YAOUNDÉ, Cameroun : Les travaux d'une commission d'historiens français et camerounais chargée de «faire la lumière» sur l'action de la France au Cameroun pendant la colonisation, que le président français Emmanuel Macron avait appelé de ses vœux en juillet, ont débuté vendredi.
L'historienne française Karine Ramondy et l'artiste camerounais Blick Bassy co-dirigent cette commission, qui va se pencher sur le «rôle et l'engagement de la France au Cameroun dans la lutte contre les mouvements indépendantistes et d'opposition entre 1945 et 1971», ont-ils précisé devant une trentaine de journalistes réunis lors d'une conférence de presse au centre culturel Ubuntu à Yaoundé.

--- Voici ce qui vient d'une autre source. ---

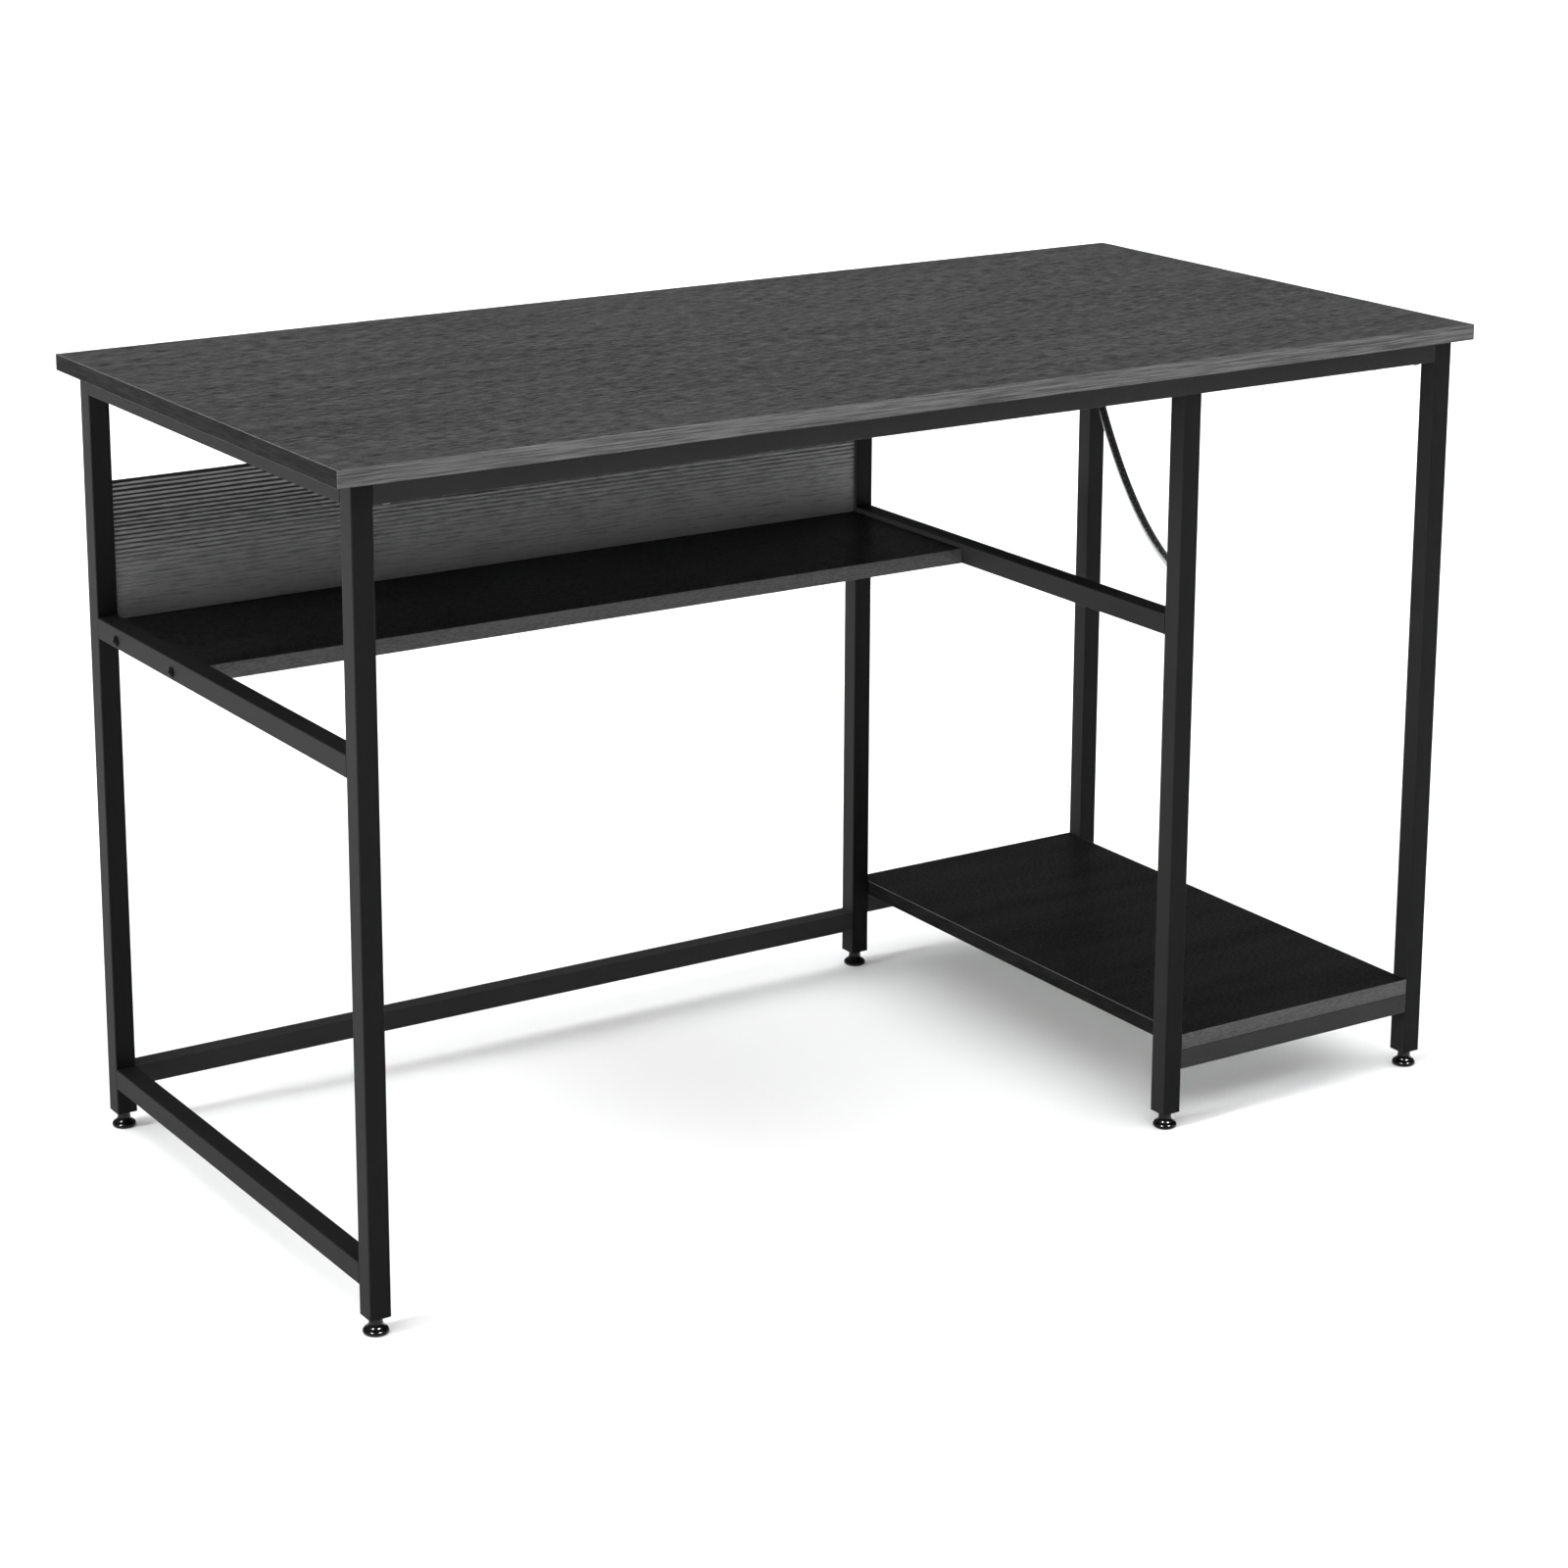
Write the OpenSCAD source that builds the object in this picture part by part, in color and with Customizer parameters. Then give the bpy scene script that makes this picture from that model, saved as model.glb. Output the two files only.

La commission rendra ses travaux publics «fin 2024», ajoutent les deux co-présidents, qui ont fait la lecture d'un communiqué.
Cette commission comprend un volet scientifique, pour «fournir une analyse de l'histoire de cette période», a indiqué Mme Ramondy. Elle coordonnera une équipe de 15 chercheurs camerounais et français qui auront accès «à la totalité des archives publiques françaises, y compris celles encore classifiées».
Après la défaite de l'Allemagne à la fin de la Première Guerre mondiale en 1918, la Société des Nations (SDN, ancêtre de l'ONU) avait confié la majeure partie de la colonie allemande du Kamerun à la tutelle de la France et le reste - la partie occidentale bordant le Nigeria - au Royaume-Uni.
Avant l'indépendance du pays en 1960, les autorités françaises ont réprimé dans le sang les «maquis» de l'UPC (Union des populations du Cameroun), un parti nationaliste fondé à la fin des années 1940 et engagé dans la lutte armée contre le colonisateur et ses alliés camerounais, particulièrement en pays Bamiléké.
Plusieurs dizaines de milliers de militants pro-UPC, dont le leader indépendantiste Ruben Um Nyobè, ont été massacrés d'abord par l'armée française, puis après l'indépendance par l'armée camerounaise du régime d'Ahmadou Ahidjo (1960-1982).
Le second volet de la commission, animé par M. Bassy, se penchera sur les enjeux «patrimoniaux et artistiques», notamment l'étude du «patrimoine oral et matériel» de cette période.
La désignation des co-présidents avait suscité les critiques d'une partie de la communauté scientifique camerounaise.
Le professeur Daniel Abwa, président de la Société camerounaise d'histoire (SCH), avait notamment regretté «une volonté française d'écrire l'histoire du Cameroun sans les historiens camerounais», dans un communiqué.
«Les gens se sont appuyés sur une rumeur pour faire des débats», a répondu M. Bassy. «Je ne vais pas travailler avec les historiens, mais plutôt avec les associations et les gens de terrain».